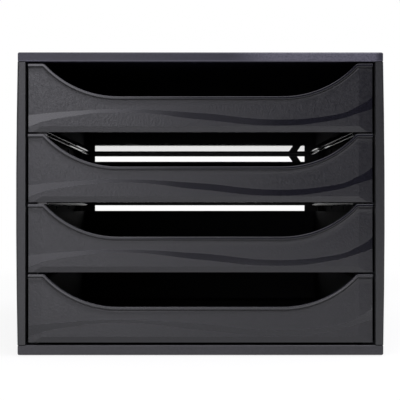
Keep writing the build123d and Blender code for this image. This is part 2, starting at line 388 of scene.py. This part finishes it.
def worn_edge_mask(tree, y, z):
    """1 on the worn lower edge of the top panel's front."""
    edge = ramp(tree, minus(tree, z, LINTEL), *WORN_FADE)
    return times(tree, edge, front_face_mask(tree, y), WORN_STRENGTH)


def moulded_plastic(name, colour, roughness, skin, shell=False, rubbed=None):
    """Near-black moulded plastic with a fine skin grain and slow changes of gloss."""
    material, tree = new_material(name)
    patches = grain(tree, GLOSS_PATCH, SLOW_DETAIL)
    tint = spread(tree, patches, 1.0 - PATCH_TINT, 1.0 + PATCH_TINT)
    rough = spread(tree, patches, roughness - PATCH_ROUGH, roughness + PATCH_ROUGH)
    x, y, z = axes(tree)
    if shell:
        rough = mix_value(tree, inside_mask(tree, x, y, z), rough, WALL_ROUGH)
        seam = seam_mask(tree, x, z)
        tint = mix_value(tree, seam, tint, SEAM_TINT)
        rough = mix_value(tree, seam, rough, SEAM_ROUGH)
    tint = times(tree, tint, specks(tree, SKIN_SPECKS, SKIN_TINT))
    shade = tinted(tree, colour, tint)
    if rubbed:
        worn = maths(tree, "MAXIMUM", rubbed_mask(tree, x, y), worn_edge_mask(tree, y, z))
        shade = mix_colour(tree, worn, shade, rubbed)
    grain_size, grain_height = skin
    finish_plastic(tree, shade, rough, grain(tree, grain_size, FINE_DETAIL), grain_height)
    return material


# ---- Runners ----

UPRIGHT_ROUGH = 0.75
LEDGE_GLOSS, LEDGE_PATCH = (0.035, 0.065), 50 * MM
LEDGE_FADE = (0.0, 4 * MM)  # inside the hanger: where a ledge's gloss starts and where it is full
LEDGE_SLOPE = (0.15, 0.45)  # slopes between which a face turns glossy
RUNNER_SPECKS, RUNNER_TINT = 1.5 * MM, 0.15
RUNNER_GRAIN, RUNNER_RELIEF = 1.5 * MM, 0.004 * MM


def runner_plastic():
    """Gloss on the ledges that the drawers slide on, a matt skin on upright faces."""
    material, tree = new_material("runner_plastic")
    level = ramp(tree, slope(tree), *LEDGE_SLOPE)
    inwards = minus(tree, HANGER_X, maths(tree, "ABSOLUTE", axes(tree)[0]))
    glossy = maths(tree, "MAXIMUM", level, ramp(tree, inwards, *LEDGE_FADE))
    gloss = spread(tree, grain(tree, LEDGE_PATCH, SLOW_DETAIL), *LEDGE_GLOSS)
    rough = mix_value(tree, glossy, UPRIGHT_ROUGH, gloss)
    shade = tinted(tree, FRAME_BLACK, specks(tree, RUNNER_SPECKS, RUNNER_TINT))
    finish_plastic(tree, shade, rough, grain(tree, RUNNER_GRAIN), RUNNER_RELIEF)
    return material


# ---- Drawers ----

DRAWER_BLACK = (0.0056, 0.0054, 0.0088, 1)
DRAWER_SPECKS, DRAWER_TINT = 1.2 * MM, 0.20
DRAWER_PATCH = 90 * MM  # slow changes of gloss
TRAY_WALL_ROUGH = 0.70
TRAY_FLOOR_GLOSS = (0.015, 0.03)
TRAY_SLOPE = (0.6, 0.8)  # slopes between which a face turns glossy

# Satin skin of the fronts
SKIN_FADE = (3.2 * MM, 3.0 * MM)  # behind the face: where it fades out and where it is full
SATIN_ROUGH = (0.33, 0.38)
MOTTLE, MOTTLE_NOISE, MOTTLE_ROUGH = 3.2 * MM, (0.25, 0.75), (-0.05, 0.05)
SATIN_GRAIN, SATIN_DETAIL, SATIN_RELIEF = 1.8 * MM, 5.0, 0.14 * MM

# Polished bead along the top edge, and the groove under it
BEAD_ROUGH = 0.14
BEAD_FADE = (-0.05 * MM, -0.2 * MM)  # before the face: where it fades out and where it is full
GROOVE_ROUGH, GROOVE_TINT = 0.56, 0.4
GROOVE_BLUR_MM = 0.1
SWELL_WIDTH_MM, SWELL_RISE = 4.5, 0.34 * MM  # the front swells towards the groove
EDGE_WIDTH_MM, EDGE_DROP = 0.8, 0.22 * MM  # rounding of the groove's lower edge

# Polished band that waves across the front: place across and height of its two edges
BAND_ROUGH = 0.11
BAND_BLUR = 0.15 * MM
BAND_HALF_MM = 133.0  # how far the band runs to each side, just past the front's edges
BAND_RISE_MM = 30.0  # height of the strip that holds the band
BAND_TOP_MM = (
    (-133, 13),
    (-100, 16),
    (-64, 17.6),
    (0, 14.6),
    (62, 9.6),
    (100, 12.7),
    (122, 20.2),
    (133, 27.5),
)
BAND_FOOT_MM = (
    (-133, 4.0),
    (-100, 12),
    (-62, 15.2),
    (0, 9.7),
    (62, 5.0),
    (100, 8.7),
    (122, 14.6),
    (133, 18.2),
)


def drop_below_rim(tree, x, height):
    """Distance in mm from the front's top edge, along its ears and its scoop."""
    across = times(tree, maths(tree, "ABSOLUTE", x), 1 / MM)
    across = maths(tree, "MAXIMUM", minus(tree, across, SCOOP_X_MM), 0.0)
    high = times(tree, height, 1 / MM)
    to_centre = node(tree, "ShaderNodeCombineXYZ", {0: across, 1: minus(tree, SCOOP_Z_MM, high)})
    below_scoop = minus(tree, length(tree, to_centre.outputs[0]), SCOOP_RADIUS_MM)
    return maths(tree, "MINIMUM", below_scoop, minus(tree, EAR_TOP_MM, high))


def band_mask(tree, across, height):
    """1 inside the wavy band that crosses each drawer's front, 0 outside it."""
    half = BAND_HALF_MM * MM
    steps = node(tree, "ShaderNodeMapRange", {0: across, 1: -half, 2: half}).outputs[0]

    def edge(points):
        scaled = [((x + BAND_HALF_MM) / (2 * BAND_HALF_MM), z / BAND_RISE_MM) for x, z in points]
        return times(tree, curve_through(tree, steps, scaled), BAND_RISE_MM * MM)

    below_top = ramp(tree, minus(tree, edge(BAND_TOP_MM), height), -BAND_BLUR, BAND_BLUR)
    above_foot = ramp(tree, minus(tree, height, edge(BAND_FOOT_MM)), -BAND_BLUR, BAND_BLUR)
    return times(tree, below_top, above_foot)


def groove_mask(tree, drop):
    """1 in the groove's own width below the front's top edge."""
    below_bead = ramp(tree, drop, GROOVE_NEAR_MM - GROOVE_BLUR_MM, GROOVE_NEAR_MM + GROOVE_BLUR_MM)
    above_face = ramp(tree, drop, GROOVE_FAR_MM + GROOVE_BLUR_MM, GROOVE_FAR_MM - GROOVE_BLUR_MM)
    return times(tree, below_bead, above_face)


def groove_lip(tree, drop):
    """Relief of the face below the groove: a slow swell up to it, then a rounded edge."""
    to_flat = minus(tree, GROOVE_FAR_MM + SWELL_WIDTH_MM, drop)
    share = maths(tree, "DIVIDE", to_flat, SWELL_WIDTH_MM, clamp=True)
    swell = times(tree, share, share, SWELL_RISE)
    edge = ramp(tree, drop, GROOVE_FAR_MM, GROOVE_FAR_MM + EDGE_WIDTH_MM, -EDGE_DROP, 0.0)
    return maths(tree, "ADD", swell, edge)


def drawer_plastic():
    """Gloss black tray with satin walls; its front has a satin skin, a polished band and bead."""
    material, tree = new_material("drawer_plastic")
    x, y, z = axes(tree)
    height = maths(tree, "FLOORED_MODULO", minus(tree, z, FIRST_BOTTOM), DRAWER_PITCH)
    drop = drop_below_rim(tree, x, height)
    behind_face = minus(tree, y, FACE_Y)
    skin, bead = ramp(tree, behind_face, *SKIN_FADE), ramp(tree, behind_face, *BEAD_FADE)
    polished = maths(tree, "MAXIMUM", band_mask(tree, x, height), bead)
    groove = times(tree, groove_mask(tree, drop), minus(tree, skin, bead, clamp=True))

    patches = grain(tree, DRAWER_PATCH, SLOW_DETAIL)
    mottle = ramp(tree, grain(tree, MOTTLE, FINE_DETAIL), *MOTTLE_NOISE, *MOTTLE_ROUGH)
    satin = maths(tree, "ADD", spread(tree, patches, *SATIN_ROUGH), mottle)
    front = mix_value(tree, polished, satin, mix_value(tree, bead, BAND_ROUGH, BEAD_ROUGH))
    front = mix_value(tree, groove, front, GROOVE_ROUGH)
    level = ramp(tree, slope(tree), *TRAY_SLOPE)
    tray = mix_value(tree, level, TRAY_WALL_ROUGH, spread(tree, patches, *TRAY_FLOOR_GLOSS))
    rough = mix_value(tree, skin, tray, front)

    tint = mix_value(tree, groove, specks(tree, DRAWER_SPECKS, DRAWER_TINT), GROOVE_TINT)
    shade = tinted(tree, DRAWER_BLACK, tint)

    matt = times(tree, minus(tree, 1.0, polished), skin)
    fine = times(tree, minus(tree, grain(tree, SATIN_GRAIN, SATIN_DETAIL), 0.5), matt)
    lip = times(tree, groove_lip(tree, drop), matt)
    relief = maths(tree, "MULTIPLY_ADD", fine, SATIN_RELIEF, lip)
    finish_plastic(tree, shade, rough, relief, 1.0)
    return material


# ---- The dressed cabinet ----


def dress(names, material):
    for name in names:
        mesh = NODES[name].data
        mesh.materials.clear()
        mesh.materials.append(material)


make_camera()
make_floor()
make_world()
make_lights()

for name, nodes, colour, roughness, rubbed in (
    ("top_plastic", ["top_panel"], TOP_BLACK, PANEL_ROUGH, TOP_RUBBED),
    ("side_plastic", ["left_side_panel", "right_side_panel"], SIDE_BLACK, SIDE_ROUGH, None),
    ("bottom_plastic", ["bottom_panel"], BOTTOM_BLACK, PANEL_ROUGH, None),
):
    plastic = moulded_plastic(name, colour, roughness, SHELL_SKIN, shell=True, rubbed=rubbed)
    dress(nodes, plastic)
dress(["back_frame"], moulded_plastic("frame_plastic", FRAME_BLACK, FRAME_ROUGH, FRAME_SKIN))
dress(RUNNERS, runner_plastic())
dress(DRAWERS, drawer_plastic())
dress(FEET, moulded_plastic("rubber", RUBBER_BLACK, RUBBER_ROUGH, RUBBER_SKIN))

settings = bpy.context.scene.view_settings
settings.view_transform = "Standard"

Short problem
Repeat, exactly and only, the lines from the beginning of the material through the line that contains "front_face_mask(tree, y), WORN_STRENGTH)".

Written answer
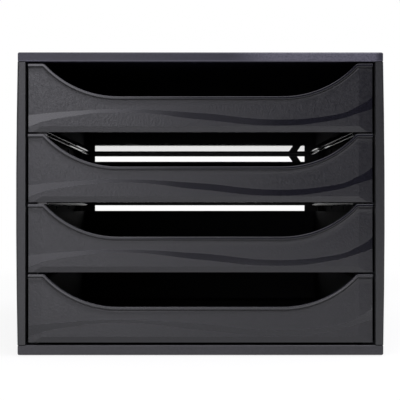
Keep writing the build123d and Blender code for this image. This is part 2, starting at line 388 of scene.py. This part finishes it.
def worn_edge_mask(tree, y, z):
    """1 on the worn lower edge of the top panel's front."""
    edge = ramp(tree, minus(tree, z, LINTEL), *WORN_FADE)
    return times(tree, edge, front_face_mask(tree, y), WORN_STRENGTH)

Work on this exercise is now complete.